Schrille und farblich giftige Tonfärbungen bestimmen den Beginn von „Shifting“. Der Zuhörer ist geneigt an Industrial Noise zu denken, wenn der Kontrabassist seinen Tieftöner streicht. Metallisch klingt, was wir hören. Zugleich tauchen wir in ungeahnte Tiefen ein, aus denen wir in Klanghöhen enteilen – dank an Meinard Kneer, der uns solistisch ins Stück einführt. Im Bass verharrend ist die Pianistin im Nachgang zu hören. Sehr getragen und nicht so aufgebracht wie der Bassist ist Julie Sassoon am Werke. Man erlebt bedächtige Klangschritte, Stufe um Stufe. Ist da nicht auch ein Wehklagen zu vernehmen, das dem Saxofonisten des Quartetts geschuldet ist? Beim Solo von Lothar Ohlmeier meint man gar ein ausgewiesenes Lamento werde vorgetragen und muss an die Musik denken, die üblicher Weise am Totensonntag gespielt wird. Zugleich fühlt man sich beim Hören an die sogenannte Blaue Stunde erinnert. Nebelschwaden sieht man vor seinem geistigen Auge. Tau überzieht die Landschaft und nach und nach erhebt sich der Sonnenball am Horizont. Die ersten Frühaufsteher sind unterwegs, und der Saxofonist ist deren Begleiter, so könnte man bildlich formulieren, um das Gehörte zu erfassen. Und auch in diesem Stück scheint eine weiche weibliche Stimme im Off wahrnehmbar, oder? Das Ende des Stücks gehört dann dem sonoren und rauchigem Gebläse des Saxofonisten. Letztlich unterstreicht Lothar Ohlmeier, dass auch das Saxofon – man lausche den letzten Takten – Sinn für zarte Töne und pastellene Klangfärbungen besitzt und nicht ausschließlich ein röhrendes, schnalzendes, triumphierendes Gebläse an den Tag legt.

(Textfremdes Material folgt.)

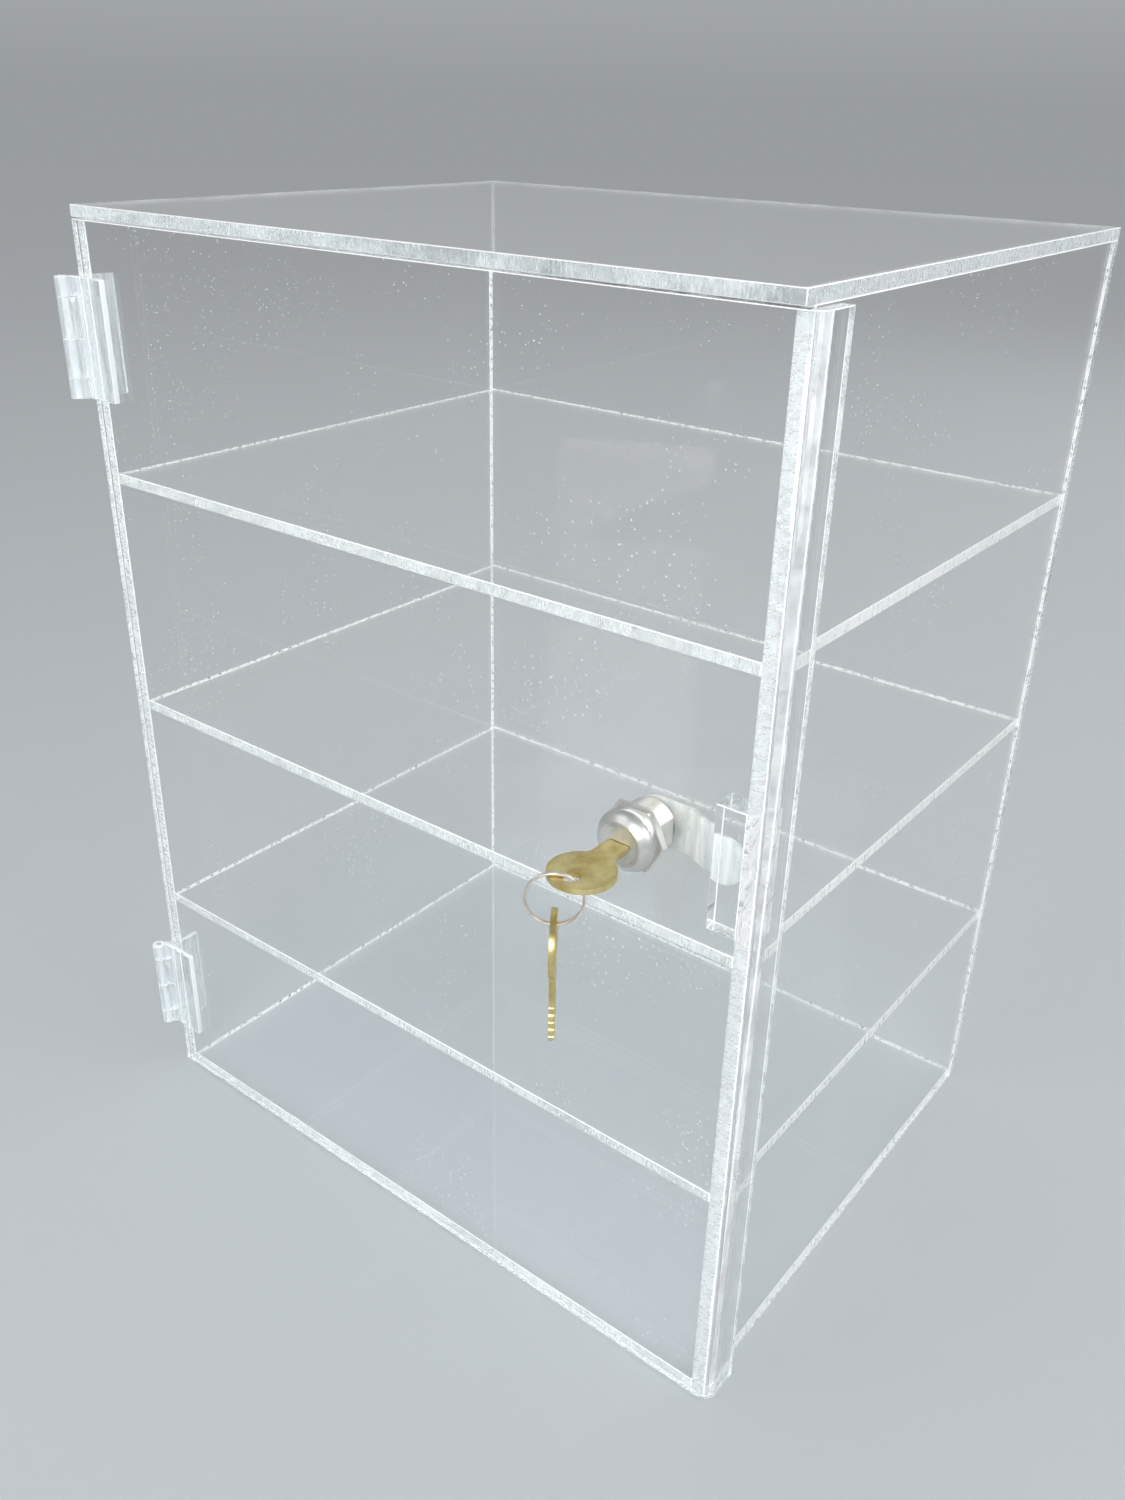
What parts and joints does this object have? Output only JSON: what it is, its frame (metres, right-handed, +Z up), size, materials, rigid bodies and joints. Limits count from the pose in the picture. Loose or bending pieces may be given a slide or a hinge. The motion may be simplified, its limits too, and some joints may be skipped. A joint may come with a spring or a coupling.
{
  "type": "locking display case",
  "caption": "Clear acrylic countertop display case with shelves, an overlay door on clear hinges and a keyed cam lock behind which the door shuts.",
  "frame": {"origin": "centre of the case's underside, on the surface it stands on", "axes": "+Z up; -Y out of the door's front face; +X to the viewer's right when facing the door, with the hinges at -X and the lock near +X"},
  "size_m": [0.3234, 0.2858, 0.4064],
  "materials": {
    "clear_acrylic": "polished, clear",
    "hinge_plastic": "moulded, clear",
    "hinge_pin_plastic": "drawn, clear",
    "nickel_plate": "bright nickel plate",
    "plug_zinc": "satin",
    "wafer_brass": "stamped",
    "spring_steel": "oiled",
    "zinc_plated_steel": "bright zinc plate",
    "key_brass": "stamped, worn",
    "ring_steel": "nickel plated wire"
  },
  "bodies": {
    "case": {"top_panel": "clear_acrylic", "bottom_panel": "clear_acrylic", "back_panel": "clear_acrylic", "left_panel": "clear_acrylic", "right_panel": "clear_acrylic", "lower_shelf": "clear_acrylic", "middle_shelf": "clear_acrylic", "upper_shelf": "clear_acrylic", "strike_block": "clear_acrylic", "upper_hinge_case_leaf": "hinge_plastic", "lower_hinge_case_leaf": "hinge_plastic", "upper_hinge_pin": "hinge_pin_plastic", "lower_hinge_pin": "hinge_pin_plastic"},
    "door": {"door_panel": "clear_acrylic", "lock_housing": "nickel_plate", "lock_nut": "nickel_plate", "upper_hinge_door_leaf": "hinge_plastic", "lower_hinge_door_leaf": "hinge_plastic"},
    "plug": {"lock_plug": "plug_zinc", "plug_retainer": "spring_steel", "lock_cam": "zinc_plated_steel", "cam_washer": "zinc_plated_steel", "cam_screw": "zinc_plated_steel"},
    "wafers": {"lock_wafers": "wafer_brass"},
    "key": {"key": "key_brass"},
    "ring": {"key_ring": "ring_steel"},
    "spare": {"spare_key": "key_brass"}
  },
  "joints": [
    {"name": "door_swing", "type": "hinge", "parent": "case", "child": "door", "pos_m": [-0.1599, -0.1259, 0], "axis": [0, 0, -1], "range_deg": [0, 270]},
    {"name": "lock_turn", "type": "hinge", "parent": "door", "child": "plug", "pos_m": [0.11, -0.1215, 0.2322], "axis": [0, -1, 0], "range_deg": [0, 90]},
    {"name": "key_slide", "type": "slide", "parent": "plug", "child": "key", "axis": [0, -1, 0], "range_m": [0, 0.0223]},
    {"name": "wafer_lift", "type": "slide", "parent": "plug", "child": "wafers", "axis": [1, 0, 0], "range_m": [0, 0.0009]},
    {"name": "ring_swing", "type": "hinge", "parent": "key", "child": "ring", "pos_m": [0.10655, -0.15448, 0.2322], "axis": [0.8192, 0.5736, 0], "range_deg": [-20, 10]},
    {"name": "spare_key_swing", "type": "hinge", "parent": "ring", "child": "spare", "pos_m": [0.10655, -0.15448, 0.21553], "axis": [0.8192, 0.5736, 0], "range_deg": [-70, 20]}
  ],
  "couplings": [
    {"joint": "wafer_lift", "follows": "key_slide", "ratio": 0.04035}
  ]
}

Tinitus, oh Tinitus – das mag mancher Zuhörer denken, wenn er den ersten Takten von „Jerusalem“ lauscht. Da gibt es Klangüberschläge des Bassisten, der zwischen Tieftönigkeit und dem Klang einer singenden Säge zu changieren scheint. Wir erleben eisige Klangbruchkanten begleitet von tropfenden Klavierklängen. Hier ein langatmiges Brumme und dort feine Klaviersetzungen nehmen wir wahr und meinen, beinahe schon Kristallines dechiffrieren zu vermögen. Im Weiteren hat man den Eindruck, Meinard Kneer nehme Anleihen an klassischer Musik, lasse sich auf Wagnersche Attitüden ein. Dunkel sind auch die Klangfärbungen, die der Saxofonist danach einbringt. Anschließend gleiten die Saxofonpassagen wie sich auflösende Cumuluswolken dahin. Im Hintergrund scheint ein röhrender Donner aufzukeimen, dank an Julie Sassoon. Verfällt Sassoon am Ende des Stück nicht gar ins Neoromantische?

Gleich einer opulent inszenierten Theaterszene kommt „Outside“ daher. Wenn man so will, wird man Zeuge von Blitzgewitter, Wetterumschwüngen, prasselndem Regen, überfluteten Straßen, rauschenden Bächen, die zu Strömen anschwellen – das ist ein Bild, das sich beim Zuhören aufdrängen kann. Nach der anfänglichen Dramatik beruhigt sich das Geschehen: Wir geraten in ruhiges Kehrwasser, dank an Julie Sassoon und auch dank an Lothar Ohlmeier. Heftiges Fellgewische mischt sich mit Bassläufen und feinster Gebläseziselierung. Ist da nicht auch eine Klarinette, eine Bassklarinette, mit im Spiel, wenn das Stück seinen Fortgang nimmt? Im zweiten Teil von „Outside“ meint man, thermische Aktivität zu erleben, aufschießende Geysire, brodelnde Schlammlöcher, Lavafluss, oder? Bleche schwirren und flirren unablässig, und die Pianistin verharrt im Diskant, der an Zerbrechlichkeit denken lässt. Am Ende meldet sich die Stimme des Saxofonisten und führt den Zuhörer zum Ende des Stücks. Den Schlussakkord setzt das Quartett mit „Melody“, einem Stück, dem eine besondere Dynamik und auch Tragik innewohnt, aber das trotz gebundener Form freien Geist atmet, oder?